Task statement >> Determine how many lines contain the string "points". Reply with that figure and nothing else.
★ ★ ★ ★ ★ ★ ★
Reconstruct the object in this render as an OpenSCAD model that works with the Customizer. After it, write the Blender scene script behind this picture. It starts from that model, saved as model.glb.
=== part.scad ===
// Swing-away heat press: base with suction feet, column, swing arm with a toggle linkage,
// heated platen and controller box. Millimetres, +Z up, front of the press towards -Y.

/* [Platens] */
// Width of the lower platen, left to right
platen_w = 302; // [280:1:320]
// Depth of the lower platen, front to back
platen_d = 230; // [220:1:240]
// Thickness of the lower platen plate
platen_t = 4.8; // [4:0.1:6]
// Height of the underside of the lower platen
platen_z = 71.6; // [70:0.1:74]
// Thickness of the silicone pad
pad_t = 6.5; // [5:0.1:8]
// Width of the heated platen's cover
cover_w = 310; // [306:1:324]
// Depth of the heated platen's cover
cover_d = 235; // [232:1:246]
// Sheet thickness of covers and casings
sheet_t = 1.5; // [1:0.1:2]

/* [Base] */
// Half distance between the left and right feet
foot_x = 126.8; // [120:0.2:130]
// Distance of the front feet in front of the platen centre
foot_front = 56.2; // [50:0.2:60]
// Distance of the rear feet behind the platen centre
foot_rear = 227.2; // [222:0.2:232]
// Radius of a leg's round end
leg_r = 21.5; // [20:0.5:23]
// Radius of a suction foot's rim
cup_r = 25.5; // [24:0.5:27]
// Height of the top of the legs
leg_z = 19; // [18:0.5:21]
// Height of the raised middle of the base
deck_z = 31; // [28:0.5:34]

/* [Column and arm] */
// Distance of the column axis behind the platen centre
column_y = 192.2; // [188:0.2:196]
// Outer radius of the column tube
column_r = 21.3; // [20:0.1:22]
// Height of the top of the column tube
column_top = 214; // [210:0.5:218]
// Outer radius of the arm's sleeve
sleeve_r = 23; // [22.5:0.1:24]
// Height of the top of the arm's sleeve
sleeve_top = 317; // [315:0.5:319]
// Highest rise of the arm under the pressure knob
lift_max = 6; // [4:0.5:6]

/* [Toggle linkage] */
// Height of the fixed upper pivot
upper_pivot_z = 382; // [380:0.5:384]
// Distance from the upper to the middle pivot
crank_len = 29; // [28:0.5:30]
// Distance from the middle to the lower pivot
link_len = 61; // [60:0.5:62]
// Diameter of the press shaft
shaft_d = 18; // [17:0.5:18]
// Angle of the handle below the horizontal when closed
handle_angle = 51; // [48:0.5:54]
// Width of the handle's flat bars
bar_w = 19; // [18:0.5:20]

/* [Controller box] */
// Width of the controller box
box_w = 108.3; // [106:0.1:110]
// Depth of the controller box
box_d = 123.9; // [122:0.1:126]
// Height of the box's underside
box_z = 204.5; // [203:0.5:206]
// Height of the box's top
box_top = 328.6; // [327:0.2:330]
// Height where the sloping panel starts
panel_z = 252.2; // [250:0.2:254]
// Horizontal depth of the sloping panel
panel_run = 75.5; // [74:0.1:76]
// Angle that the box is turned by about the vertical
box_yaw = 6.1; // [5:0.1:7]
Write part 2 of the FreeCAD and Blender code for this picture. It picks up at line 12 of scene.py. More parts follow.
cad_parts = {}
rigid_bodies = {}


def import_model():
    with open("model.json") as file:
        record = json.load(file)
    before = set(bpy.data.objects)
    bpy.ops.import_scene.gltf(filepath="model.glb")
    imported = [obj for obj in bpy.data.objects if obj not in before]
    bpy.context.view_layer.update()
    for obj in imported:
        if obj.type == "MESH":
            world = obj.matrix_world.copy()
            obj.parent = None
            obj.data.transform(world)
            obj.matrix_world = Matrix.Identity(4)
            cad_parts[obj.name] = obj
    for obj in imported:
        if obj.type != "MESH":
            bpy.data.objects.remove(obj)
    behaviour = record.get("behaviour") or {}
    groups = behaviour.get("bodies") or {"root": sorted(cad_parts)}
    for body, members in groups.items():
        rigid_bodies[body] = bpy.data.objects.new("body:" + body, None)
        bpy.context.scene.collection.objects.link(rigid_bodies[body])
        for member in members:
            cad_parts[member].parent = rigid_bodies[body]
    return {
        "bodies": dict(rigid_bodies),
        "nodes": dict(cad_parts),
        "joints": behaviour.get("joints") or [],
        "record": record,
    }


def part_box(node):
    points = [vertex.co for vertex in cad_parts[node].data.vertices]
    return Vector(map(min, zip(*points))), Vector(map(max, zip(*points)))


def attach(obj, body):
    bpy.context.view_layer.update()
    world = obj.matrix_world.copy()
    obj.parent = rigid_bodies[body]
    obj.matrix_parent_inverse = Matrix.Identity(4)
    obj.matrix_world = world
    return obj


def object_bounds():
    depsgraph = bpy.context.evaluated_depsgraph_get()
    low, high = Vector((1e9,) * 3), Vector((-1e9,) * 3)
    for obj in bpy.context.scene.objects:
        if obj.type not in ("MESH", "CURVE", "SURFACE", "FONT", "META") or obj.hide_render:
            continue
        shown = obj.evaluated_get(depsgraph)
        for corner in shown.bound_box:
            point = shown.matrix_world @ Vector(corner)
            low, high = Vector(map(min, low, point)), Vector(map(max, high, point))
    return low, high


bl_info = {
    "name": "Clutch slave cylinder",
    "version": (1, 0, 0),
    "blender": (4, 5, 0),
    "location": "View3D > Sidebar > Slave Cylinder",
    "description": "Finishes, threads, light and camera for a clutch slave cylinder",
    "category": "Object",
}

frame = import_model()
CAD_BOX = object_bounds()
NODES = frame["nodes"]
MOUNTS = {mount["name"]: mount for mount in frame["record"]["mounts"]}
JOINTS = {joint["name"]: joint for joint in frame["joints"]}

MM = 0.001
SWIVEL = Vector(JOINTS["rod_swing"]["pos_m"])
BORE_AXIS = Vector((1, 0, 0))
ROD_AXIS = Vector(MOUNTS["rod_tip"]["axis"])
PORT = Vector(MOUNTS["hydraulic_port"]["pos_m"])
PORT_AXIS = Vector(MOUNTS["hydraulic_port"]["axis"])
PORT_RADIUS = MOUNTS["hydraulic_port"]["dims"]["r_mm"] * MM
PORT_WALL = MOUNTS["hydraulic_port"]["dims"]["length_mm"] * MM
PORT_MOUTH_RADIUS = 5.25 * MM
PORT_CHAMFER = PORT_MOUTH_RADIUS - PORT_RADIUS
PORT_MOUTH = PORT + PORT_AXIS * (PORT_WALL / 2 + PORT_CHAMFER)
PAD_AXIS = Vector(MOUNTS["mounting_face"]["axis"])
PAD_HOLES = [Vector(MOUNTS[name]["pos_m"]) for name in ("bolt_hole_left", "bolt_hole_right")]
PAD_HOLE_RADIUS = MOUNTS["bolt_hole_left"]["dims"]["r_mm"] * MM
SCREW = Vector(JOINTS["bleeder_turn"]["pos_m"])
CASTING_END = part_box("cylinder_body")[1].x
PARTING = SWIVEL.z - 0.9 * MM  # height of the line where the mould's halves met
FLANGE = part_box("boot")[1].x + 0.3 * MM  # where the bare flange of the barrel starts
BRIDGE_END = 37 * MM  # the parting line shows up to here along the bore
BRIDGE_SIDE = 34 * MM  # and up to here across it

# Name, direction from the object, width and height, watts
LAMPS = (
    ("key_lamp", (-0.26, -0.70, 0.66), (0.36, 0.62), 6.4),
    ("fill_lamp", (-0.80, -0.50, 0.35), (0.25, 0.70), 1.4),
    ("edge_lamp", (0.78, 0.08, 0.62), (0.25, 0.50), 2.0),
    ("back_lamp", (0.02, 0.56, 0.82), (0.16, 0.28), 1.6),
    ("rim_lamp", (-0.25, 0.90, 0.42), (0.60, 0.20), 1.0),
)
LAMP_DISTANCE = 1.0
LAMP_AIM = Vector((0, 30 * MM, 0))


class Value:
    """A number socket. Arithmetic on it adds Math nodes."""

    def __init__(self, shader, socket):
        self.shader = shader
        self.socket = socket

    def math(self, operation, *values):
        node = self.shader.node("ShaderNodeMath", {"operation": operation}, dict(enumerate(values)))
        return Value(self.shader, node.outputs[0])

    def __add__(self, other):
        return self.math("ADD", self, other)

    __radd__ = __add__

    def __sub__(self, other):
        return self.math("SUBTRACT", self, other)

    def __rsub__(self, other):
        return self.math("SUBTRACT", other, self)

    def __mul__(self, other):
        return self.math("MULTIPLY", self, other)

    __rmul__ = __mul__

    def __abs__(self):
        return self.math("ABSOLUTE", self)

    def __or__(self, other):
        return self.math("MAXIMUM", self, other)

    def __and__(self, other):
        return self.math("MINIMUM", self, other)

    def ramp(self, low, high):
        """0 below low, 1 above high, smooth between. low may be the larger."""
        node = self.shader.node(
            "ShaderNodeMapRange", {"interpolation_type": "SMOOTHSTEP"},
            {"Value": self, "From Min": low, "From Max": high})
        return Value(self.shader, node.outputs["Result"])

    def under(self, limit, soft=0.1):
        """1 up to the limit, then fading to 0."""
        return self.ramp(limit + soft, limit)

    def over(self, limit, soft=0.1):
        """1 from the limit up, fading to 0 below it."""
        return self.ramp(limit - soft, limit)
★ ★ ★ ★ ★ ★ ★
Solved problem >> 2